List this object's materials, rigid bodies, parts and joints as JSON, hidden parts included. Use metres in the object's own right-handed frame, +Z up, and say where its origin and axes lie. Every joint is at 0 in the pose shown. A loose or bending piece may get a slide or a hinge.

──────────

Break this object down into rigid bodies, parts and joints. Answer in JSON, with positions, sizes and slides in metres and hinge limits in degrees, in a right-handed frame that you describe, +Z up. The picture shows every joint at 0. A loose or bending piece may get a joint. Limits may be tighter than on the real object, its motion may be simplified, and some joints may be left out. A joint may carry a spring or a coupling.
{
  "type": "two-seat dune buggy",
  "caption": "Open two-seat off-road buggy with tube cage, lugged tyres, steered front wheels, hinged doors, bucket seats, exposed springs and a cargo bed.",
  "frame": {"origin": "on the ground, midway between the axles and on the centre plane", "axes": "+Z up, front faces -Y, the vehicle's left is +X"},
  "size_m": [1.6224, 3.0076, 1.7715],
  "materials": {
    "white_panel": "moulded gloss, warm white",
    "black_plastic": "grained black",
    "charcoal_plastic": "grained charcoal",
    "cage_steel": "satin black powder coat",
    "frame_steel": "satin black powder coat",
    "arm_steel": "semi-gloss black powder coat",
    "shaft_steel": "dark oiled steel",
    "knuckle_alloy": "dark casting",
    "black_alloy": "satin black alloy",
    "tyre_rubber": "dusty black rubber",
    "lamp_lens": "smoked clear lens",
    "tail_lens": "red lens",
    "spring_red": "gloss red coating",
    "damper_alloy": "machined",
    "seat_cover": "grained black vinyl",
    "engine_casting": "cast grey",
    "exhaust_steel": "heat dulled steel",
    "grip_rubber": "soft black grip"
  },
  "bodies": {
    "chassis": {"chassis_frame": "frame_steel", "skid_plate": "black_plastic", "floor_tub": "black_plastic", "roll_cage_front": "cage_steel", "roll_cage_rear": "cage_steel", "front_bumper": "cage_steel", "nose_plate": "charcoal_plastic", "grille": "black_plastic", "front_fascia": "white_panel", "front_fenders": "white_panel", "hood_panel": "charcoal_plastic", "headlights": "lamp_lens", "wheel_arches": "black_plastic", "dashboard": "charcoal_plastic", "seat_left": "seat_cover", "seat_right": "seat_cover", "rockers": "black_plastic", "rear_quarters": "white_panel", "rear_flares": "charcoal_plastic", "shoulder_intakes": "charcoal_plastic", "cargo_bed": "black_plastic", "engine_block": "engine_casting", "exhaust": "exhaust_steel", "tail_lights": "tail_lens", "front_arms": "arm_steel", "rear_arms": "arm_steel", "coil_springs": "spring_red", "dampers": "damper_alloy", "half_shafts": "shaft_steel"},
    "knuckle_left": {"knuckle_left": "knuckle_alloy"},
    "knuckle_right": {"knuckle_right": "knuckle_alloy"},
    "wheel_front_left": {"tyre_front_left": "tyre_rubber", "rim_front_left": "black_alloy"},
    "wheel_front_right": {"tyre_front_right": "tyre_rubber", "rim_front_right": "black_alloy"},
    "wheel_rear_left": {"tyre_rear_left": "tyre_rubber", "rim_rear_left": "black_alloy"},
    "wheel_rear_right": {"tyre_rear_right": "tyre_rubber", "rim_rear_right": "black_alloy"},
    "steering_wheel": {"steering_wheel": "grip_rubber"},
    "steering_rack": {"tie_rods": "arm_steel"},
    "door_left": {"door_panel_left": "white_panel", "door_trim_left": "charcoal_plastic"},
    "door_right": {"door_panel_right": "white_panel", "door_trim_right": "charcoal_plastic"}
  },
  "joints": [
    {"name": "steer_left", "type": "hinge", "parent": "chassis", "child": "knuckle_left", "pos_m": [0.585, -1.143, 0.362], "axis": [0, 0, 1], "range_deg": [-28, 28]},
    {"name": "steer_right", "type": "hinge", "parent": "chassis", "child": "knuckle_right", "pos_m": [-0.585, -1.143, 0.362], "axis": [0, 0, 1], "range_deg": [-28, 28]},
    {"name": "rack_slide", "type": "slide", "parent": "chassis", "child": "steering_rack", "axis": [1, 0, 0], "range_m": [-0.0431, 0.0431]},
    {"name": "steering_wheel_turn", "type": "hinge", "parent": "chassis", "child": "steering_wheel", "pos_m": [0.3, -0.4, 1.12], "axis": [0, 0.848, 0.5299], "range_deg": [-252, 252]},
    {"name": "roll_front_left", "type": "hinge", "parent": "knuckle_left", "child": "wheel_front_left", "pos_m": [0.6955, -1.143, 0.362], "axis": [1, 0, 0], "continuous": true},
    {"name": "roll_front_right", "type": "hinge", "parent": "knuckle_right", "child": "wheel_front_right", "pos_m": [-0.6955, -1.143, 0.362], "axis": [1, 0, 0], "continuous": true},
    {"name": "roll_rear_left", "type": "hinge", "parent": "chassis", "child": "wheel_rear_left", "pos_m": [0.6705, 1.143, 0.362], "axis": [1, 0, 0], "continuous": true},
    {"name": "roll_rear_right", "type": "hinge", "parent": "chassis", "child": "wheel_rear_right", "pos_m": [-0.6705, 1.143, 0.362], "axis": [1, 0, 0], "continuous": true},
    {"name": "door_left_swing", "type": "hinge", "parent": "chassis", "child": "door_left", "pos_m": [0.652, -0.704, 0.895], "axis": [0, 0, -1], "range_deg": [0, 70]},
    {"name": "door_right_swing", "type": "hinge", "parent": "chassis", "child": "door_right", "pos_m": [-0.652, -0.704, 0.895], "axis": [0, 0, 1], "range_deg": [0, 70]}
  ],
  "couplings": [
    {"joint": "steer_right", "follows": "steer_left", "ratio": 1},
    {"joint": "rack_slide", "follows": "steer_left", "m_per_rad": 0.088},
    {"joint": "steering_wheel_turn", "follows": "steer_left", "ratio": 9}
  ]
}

──────────

• _WRITTEN TASK_
Write out every line of the listing that holds the word "parts".

• _WRITTEN SOLUTION_
List this object's materials, rigid bodies, parts and joints as JSON, hidden parts included. Use metres in the object's own right-handed frame, +Z up, and say where its origin and axes lie. Every joint is at 0 in the pose shown. A loose or bending piece may get a slide or a hinge.
Break this object down into rigid bodies, parts and joints. Answer in JSON, with positions, sizes and slides in metres and hinge limits in degrees, in a right-handed frame that you describe, +Z up. The picture shows every joint at 0. A loose or bending piece may get a joint. Limits may be tighter than on the real object, its motion may be simplified, and some joints may be left out. A joint may carry a spring or a coupling.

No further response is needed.